### INPUT RECORDS

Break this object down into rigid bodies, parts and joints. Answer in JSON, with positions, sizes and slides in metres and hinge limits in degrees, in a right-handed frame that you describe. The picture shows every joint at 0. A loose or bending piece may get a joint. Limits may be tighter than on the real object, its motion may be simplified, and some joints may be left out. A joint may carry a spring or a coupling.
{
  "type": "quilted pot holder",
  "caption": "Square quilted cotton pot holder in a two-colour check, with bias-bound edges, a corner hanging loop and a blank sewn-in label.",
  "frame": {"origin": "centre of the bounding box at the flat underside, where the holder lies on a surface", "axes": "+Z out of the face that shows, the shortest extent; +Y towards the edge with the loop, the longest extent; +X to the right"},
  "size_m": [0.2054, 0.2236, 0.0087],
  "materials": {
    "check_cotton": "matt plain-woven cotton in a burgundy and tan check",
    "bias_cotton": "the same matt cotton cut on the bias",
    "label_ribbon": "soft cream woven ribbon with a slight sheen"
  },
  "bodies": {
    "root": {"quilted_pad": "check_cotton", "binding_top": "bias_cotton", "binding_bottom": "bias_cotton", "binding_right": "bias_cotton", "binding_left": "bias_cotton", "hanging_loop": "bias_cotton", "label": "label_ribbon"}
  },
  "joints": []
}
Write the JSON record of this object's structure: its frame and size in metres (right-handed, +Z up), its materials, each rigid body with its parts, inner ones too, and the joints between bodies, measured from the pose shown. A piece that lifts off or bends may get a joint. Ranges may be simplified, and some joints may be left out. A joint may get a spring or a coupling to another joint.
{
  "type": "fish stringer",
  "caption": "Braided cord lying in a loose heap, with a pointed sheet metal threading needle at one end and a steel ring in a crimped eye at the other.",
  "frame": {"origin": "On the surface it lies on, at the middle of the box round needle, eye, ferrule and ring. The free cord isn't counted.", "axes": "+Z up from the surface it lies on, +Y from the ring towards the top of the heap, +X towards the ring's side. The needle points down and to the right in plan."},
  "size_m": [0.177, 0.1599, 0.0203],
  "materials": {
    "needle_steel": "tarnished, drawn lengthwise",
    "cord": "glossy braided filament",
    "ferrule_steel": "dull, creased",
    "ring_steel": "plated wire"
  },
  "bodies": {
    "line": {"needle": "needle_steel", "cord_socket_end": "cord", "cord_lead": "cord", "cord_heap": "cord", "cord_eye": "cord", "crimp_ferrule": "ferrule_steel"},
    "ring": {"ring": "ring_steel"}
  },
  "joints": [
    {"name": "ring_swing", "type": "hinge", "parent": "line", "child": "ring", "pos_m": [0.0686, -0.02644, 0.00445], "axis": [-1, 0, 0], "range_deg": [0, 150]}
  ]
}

==

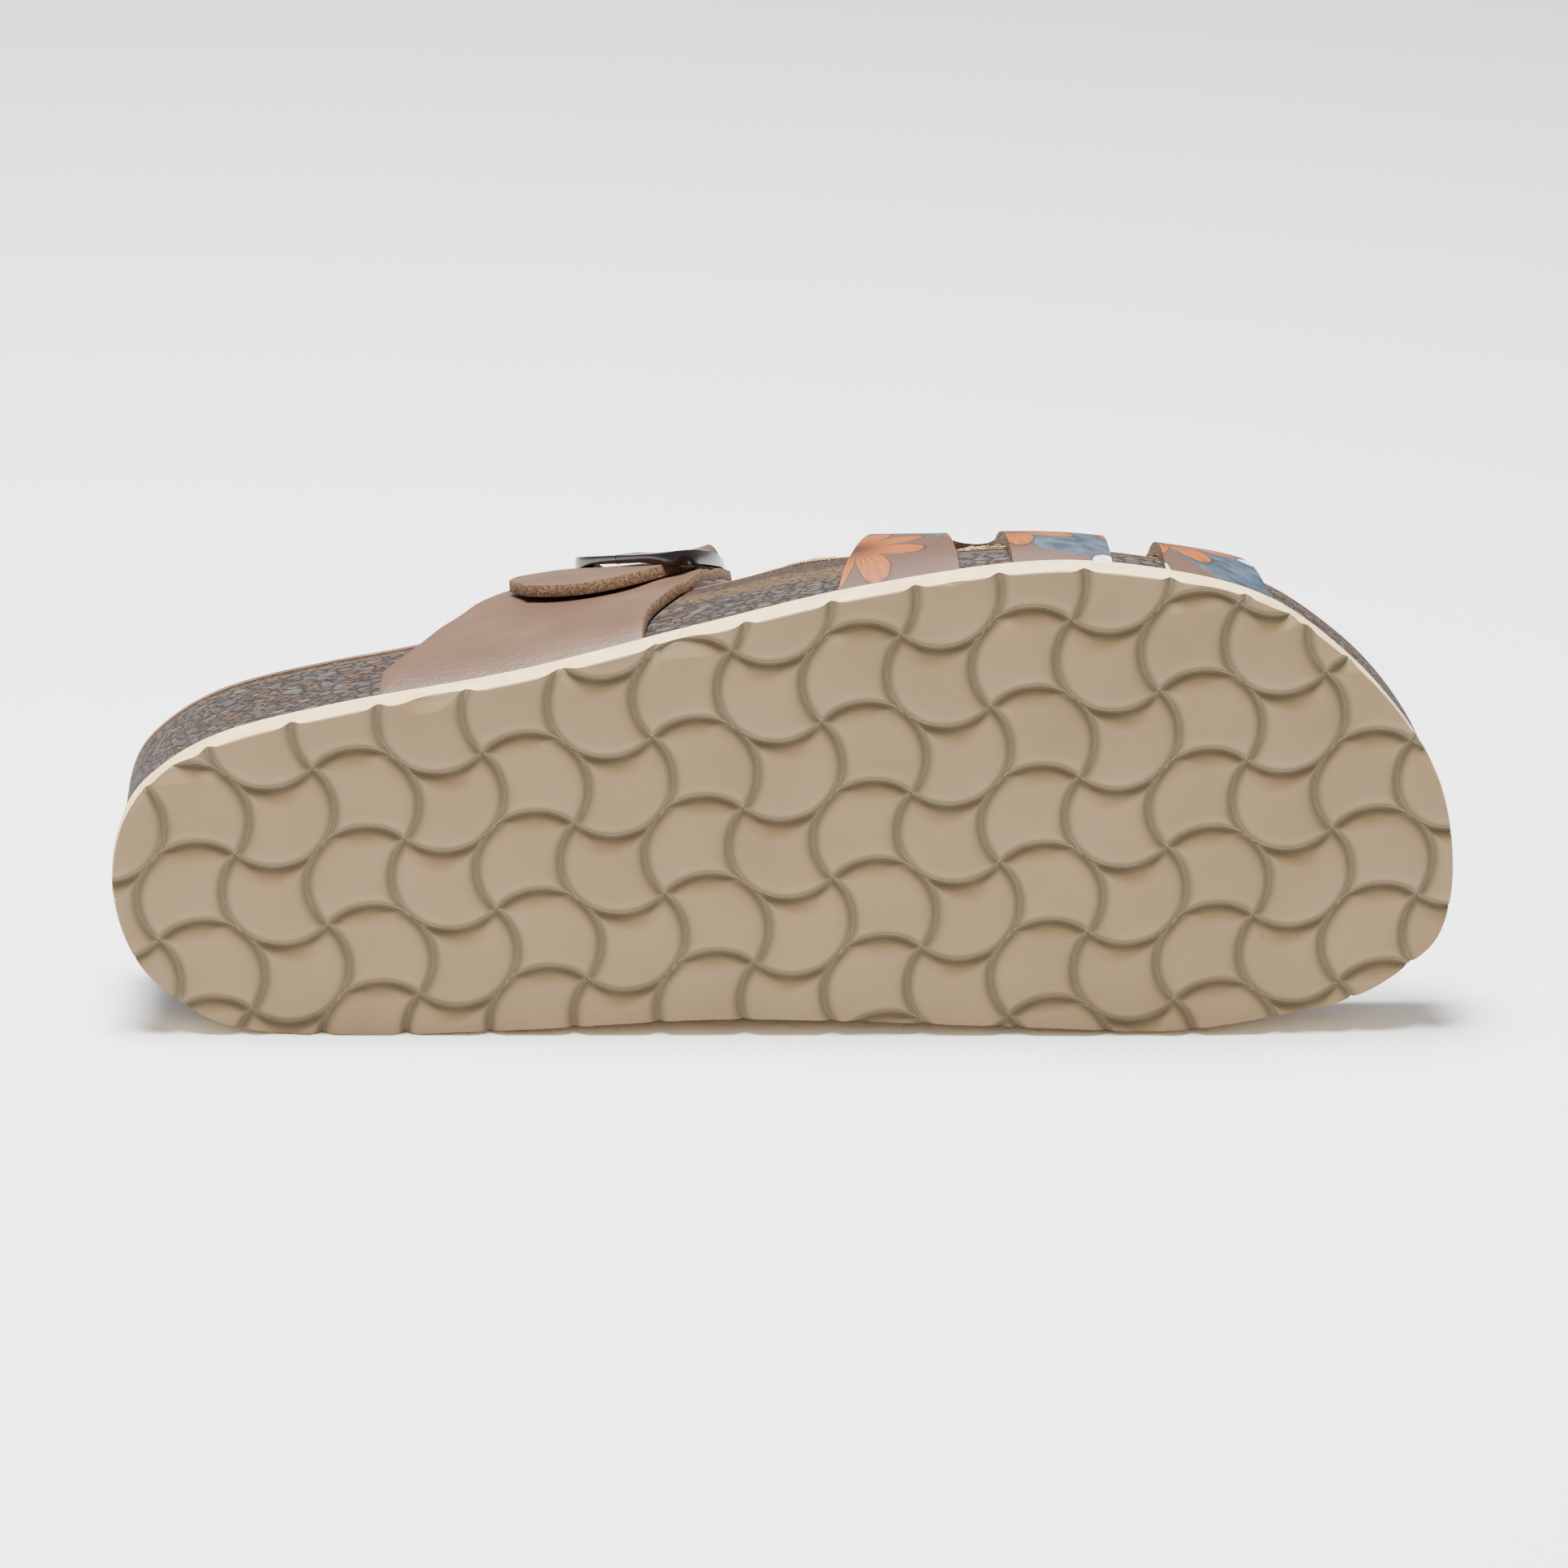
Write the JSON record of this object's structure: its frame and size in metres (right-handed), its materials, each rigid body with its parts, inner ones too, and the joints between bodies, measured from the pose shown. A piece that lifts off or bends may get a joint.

---

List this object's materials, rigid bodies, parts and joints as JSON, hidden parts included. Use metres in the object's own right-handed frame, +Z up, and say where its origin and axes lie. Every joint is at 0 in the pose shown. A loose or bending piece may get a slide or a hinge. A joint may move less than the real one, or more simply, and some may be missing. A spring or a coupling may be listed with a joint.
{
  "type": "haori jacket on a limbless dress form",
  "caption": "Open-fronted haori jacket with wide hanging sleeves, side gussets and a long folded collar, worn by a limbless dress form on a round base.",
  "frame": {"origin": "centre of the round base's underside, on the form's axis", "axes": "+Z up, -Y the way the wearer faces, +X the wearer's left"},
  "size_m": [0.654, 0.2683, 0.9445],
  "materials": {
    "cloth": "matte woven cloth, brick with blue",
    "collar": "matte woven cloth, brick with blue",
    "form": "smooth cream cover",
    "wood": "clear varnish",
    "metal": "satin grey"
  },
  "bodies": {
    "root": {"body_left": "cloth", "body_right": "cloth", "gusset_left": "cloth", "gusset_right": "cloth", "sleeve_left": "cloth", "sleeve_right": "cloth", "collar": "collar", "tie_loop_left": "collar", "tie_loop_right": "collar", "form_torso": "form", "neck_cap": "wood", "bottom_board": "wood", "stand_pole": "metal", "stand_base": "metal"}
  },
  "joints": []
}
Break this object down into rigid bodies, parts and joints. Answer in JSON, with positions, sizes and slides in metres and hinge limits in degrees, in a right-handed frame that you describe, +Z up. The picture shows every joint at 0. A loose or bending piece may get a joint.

### CHALLENGE
Extract from the data every line where "handed" shows up.

### FINISHED ANSWER
Break this object down into rigid bodies, parts and joints. Answer in JSON, with positions, sizes and slides in metres and hinge limits in degrees, in a right-handed frame that you describe. The picture shows every joint at 0. A loose or bending piece may get a joint. Limits may be tighter than on the real object, its motion may be simplified, and some joints may be left out. A joint may carry a spring or a coupling.
Write the JSON record of this object's structure: its frame and size in metres (right-handed, +Z up), its materials, each rigid body with its parts, inner ones too, and the joints between bodies, measured from the pose shown. A piece that lifts off or bends may get a joint. Ranges may be simplified, and some joints may be left out. A joint may get a spring or a coupling to another joint.
Write the JSON record of this object's structure: its frame and size in metres (right-handed), its materials, each rigid body with its parts, inner ones too, and the joints between bodies, measured from the pose shown. A piece that lifts off or bends may get a joint.
List this object's materials, rigid bodies, parts and joints as JSON, hidden parts included. Use metres in the object's own right-handed frame, +Z up, and say where its origin and axes lie. Every joint is at 0 in the pose shown. A loose or bending piece may get a slide or a hinge. A joint may move less than the real one, or more simply, and some may be missing. A spring or a coupling may be listed with a joint.
Break this object down into rigid bodies, parts and joints. Answer in JSON, with positions, sizes and slides in metres and hinge limits in degrees, in a right-handed frame that you describe, +Z up. The picture shows every joint at 0. A loose or bending piece may get a joint.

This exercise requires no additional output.